British former racing driver, Susie Wolff is an ambassador for She’s Mercedes. In 2016 Susie hung up her helmet but wanted to give something back, so she co-founded Dare to be Driven with Rob Jones, CEO of the Motor Sports Association.


“Our sport is performance based so gender is irrelevant. The opportunities are out there and with Dare to be Different we want to inspire and drive female talent to make sure in the long term our sport is more diverse” – Susie Wolff

One of Dare to be Driven’s ambassadors is Nathalie McGloin, the only female tetraplegic racing driver in the world. She’s a racer, speaker and ambassador who strongly believes that anything is possible.
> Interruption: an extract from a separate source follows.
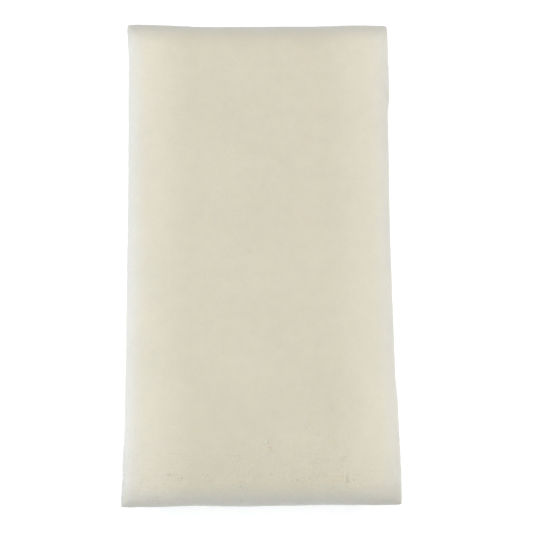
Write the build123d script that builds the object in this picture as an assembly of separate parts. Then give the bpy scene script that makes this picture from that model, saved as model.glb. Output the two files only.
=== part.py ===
from build123d import *
import os
import random

# Floral foam brick: one block of rigid, open-cell foam, and the foam crumbs that lie on its top face.
# Millimetres, +Z up. The origin is the centre of the bottom face. X runs across the brick, Y along it
# and Z through its thickness.

# Driving dimensions
WIDTH = 110.0
LENGTH = 200.0
THICKNESS = 75.0

# Edges of the block. The top edges are well eased, and the other edges are only dulled by handling.
TOP_EDGE_RADIUS = 9.0
UPRIGHT_EDGE_RADIUS = 1.5
BOTTOM_EDGE_RADIUS = 1.0

# Crumbs: small flat-bottomed chips scattered over a strip of the top face, thickest at the front end.
CRUMB_COUNT = 16
CRUMB_SMALLEST = 0.7
CRUMB_LARGEST = 1.5
CRUMB_HEIGHT_SHARE = 0.7
CRUMB_SINK_SHARE = 0.25
CRUMB_STRIP_WIDTH = WIDTH - 4 * TOP_EDGE_RADIUS
CRUMB_STRIP_LENGTH = 30.0
CRUMB_STRIP_START = 1.2 * TOP_EDGE_RADIUS
CRUMB_SEED = 5


def foam_block():
    """The whole brick, cut to size, resting on its bottom face."""
    block = Box(WIDTH, LENGTH, THICKNESS, align=(Align.CENTER, Align.CENTER, Align.MIN))
    block = fillet(block.edges().filter_by(Axis.Z), UPRIGHT_EDGE_RADIUS)
    block = fillet(block.faces().sort_by(Axis.Z)[0].edges(), BOTTOM_EDGE_RADIUS)
    return fillet(block.faces().sort_by(Axis.Z)[-1].edges(), TOP_EDGE_RADIUS)


def crumb(size, lean):
    """An irregular chip about as wide as size, flat underneath, standing on the XY plane at the origin.

    It is what an upright box and a leaning one share. lean is the leaning box's three turns, in degrees.
    """
    height = size * CRUMB_HEIGHT_SHARE
    upright = Box(size, size, height)
    leaning = Rotation(*lean) * Box(size, size, size)
    lift = height * (0.5 - CRUMB_SINK_SHARE)
    ground = Box(2 * size, 2 * size, size, align=(Align.CENTER, Align.CENTER, Align.MAX))
    chip = Pos(0, 0, lift) * (upright & leaning) - ground
    return chip.solid()


def loose_crumbs():
    """All the crumbs, each one standing on the top face in the strip at the front end."""
    scatter = random.Random(CRUMB_SEED)
    front_of_strip = CRUMB_STRIP_START - LENGTH / 2
    chips = []
    for _ in range(CRUMB_COUNT):
        size = scatter.uniform(CRUMB_SMALLEST, CRUMB_LARGEST)
        lean = [scatter.uniform(0, 90) for _ in range(3)]
        x = scatter.uniform(-0.5, 0.5) * CRUMB_STRIP_WIDTH
        y = front_of_strip + scatter.triangular(0, CRUMB_STRIP_LENGTH, 0)
        chips.append(Pos(x, y, THICKNESS) * crumb(size, lean))
    return Compound(chips)


os.makedirs("parts", exist_ok=True)
export_step(foam_block(), "parts/foam_block.step")
export_step(loose_crumbs(), "parts/loose_crumbs.step")
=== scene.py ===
import math
import random

import bmesh
import bpy
import numpy as np
from mathutils import Euler, Matrix, Vector, noise


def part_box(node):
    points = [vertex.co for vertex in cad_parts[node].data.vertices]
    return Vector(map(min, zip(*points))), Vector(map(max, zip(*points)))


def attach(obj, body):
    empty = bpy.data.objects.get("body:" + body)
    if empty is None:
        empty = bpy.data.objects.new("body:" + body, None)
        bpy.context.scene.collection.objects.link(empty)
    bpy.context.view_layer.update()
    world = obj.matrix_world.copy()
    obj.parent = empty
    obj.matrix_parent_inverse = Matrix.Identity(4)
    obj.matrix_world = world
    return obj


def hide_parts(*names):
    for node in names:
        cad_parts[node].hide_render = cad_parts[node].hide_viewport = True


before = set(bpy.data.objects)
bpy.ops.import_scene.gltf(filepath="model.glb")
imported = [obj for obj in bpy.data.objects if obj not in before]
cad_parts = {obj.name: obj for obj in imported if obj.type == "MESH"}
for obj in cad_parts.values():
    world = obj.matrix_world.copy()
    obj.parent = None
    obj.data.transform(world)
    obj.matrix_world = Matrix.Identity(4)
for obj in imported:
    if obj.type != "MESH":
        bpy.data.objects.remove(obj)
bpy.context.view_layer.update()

# A floral foam brick lying flat, seen nearly from above. Metres. X runs across the brick, Y along it and
# Z through its thickness, and the origin is the centre of the bottom face.
#
# The brick is one closed mesh, the skin of a lattice of points. The top is laid out as if its eased edges
# were rolled out flat, so the points stay evenly spaced where it turns down to the sides. Each point then
# moves along its normal for waves, cut marks, pits, crumbled edges and the nick. Three numbers kept at
# each point (how broken it is, the share of painted pale highlight, and how open its cells are) tell the
# material what the foam is like there and where it paints shade and highlight.

MM = 0.001

# The block, from the CAD node that it stands for
LOW, HIGH = (np.array(corner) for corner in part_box("foam_block"))
HALF_WIDTH = (HIGH[0] - LOW[0]) / 2
HALF_LENGTH = (HIGH[1] - LOW[1]) / 2
HEIGHT = HIGH[2] - LOW[2]


def bell(t, centre, reach):
    """A smooth bump that is 1 at the centre and fades away beyond its reach."""
    return np.exp(-((t - centre) / reach) ** 2)


def ramp(t, start, end):
    """0 before start, 1 after end, and smooth between them."""
    s = np.clip((t - start) / (end - start), 0, 1)
    return s * s * (3 - 2 * s)


def put_in_scene(name, data):
    """A new object in the scene, made of this mesh, light or camera."""
    made = bpy.data.objects.new(name, data)
    bpy.context.scene.collection.objects.link(made)
    return made


# ---------------------------------------------------------------- the smooth block

# Eased top edges: how far in from the outline each one starts. An end's edge tightens towards the corners,
# from TIGHTENS_FROM of the half width, and has lost its TIGHTER share there.
SIDE_EASE = 6.0 * MM
FRONT_EASE = 11.0 * MM
BACK_EASE = 17.0 * MM
TIGHTENS_FROM = 0.4
FRONT_TIGHTER = 0.5
BACK_TIGHTER = 0.25

# Where two eased edges meet, the drop is the root of the sum of their drops, each to this power. A higher
# power leaves a crisper ridge between them.
CORNER_POWER = 4

# Crowns: how far the top has fallen at each edge, and how far in from the edge the fall starts
SIDE_CROWN = 2.2 * MM
SIDE_CROWN_REACH = 32 * MM
FRONT_CROWN = 2.6 * MM
FRONT_CROWN_REACH = 38 * MM
BACK_CROWN = 0.5 * MM
BACK_CROWN_REACH = 18 * MM

# The other edges
UPRIGHT_RADIUS = 0.4 * MM
BOTTOM_RADIUS = 1.0 * MM

# Outline seen from above, as (place along the side, how far it stands out there), in millimetres. It is
# full from OUTLINE_FULL_AT of the height upwards, and only OUTLINE_AT_BOTTOM of it is left at the bottom.
LEFT_SIDE = ((-100, 0.8), (-86, 0.1), (-66, -0.75), (-30, -0.95), (30, -1.15), (80, -0.75), (100, 0.15))
RIGHT_SIDE = ((-100, 0.7), (-62, 0.0), (-47, -0.7), (5, -0.9), (58, -0.35), (68, 0.6), (100, 0.6))
FRONT_END = ((-55, -0.9), (-32, -0.6), (-8, 0.0), (20, 0.0), (55, -0.3))
BACK_END = ((-55, 1.8), (-40, 1.6), (-20, 1.4), (10, 1.5), (30, 1.4), (55, 1.0))
OUTLINE_FULL_AT = 0.8
OUTLINE_AT_BOTTOM = 0.3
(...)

In 2015 she became the first woman with a spinal injury to be granted a racing licence in the UK, then in 2018 she achieved her first race win. A year after that she became the world’s first disabled female rally driver. Currently, she races in a Cayman S in the Porsche Club Championship and drives using a hand controlled system. She steers only with her left hand and has had the steering lightened with an electric pump to make this easier for her. With her right hand she controls the brake and accelerator with a hand lever mounted to the right of the steering column. Due to not being able to feel anything from her waist down, her seat is shaped to fit her ribcage so that she can still feel the feedback from the car.

“When I’m racing I leave my wheelchair in the pits. When I’m lining up on that grid with my helmet on, no-one knows I’m female or have a spinal injury. I’m just another driver – and that’s the way it should be.”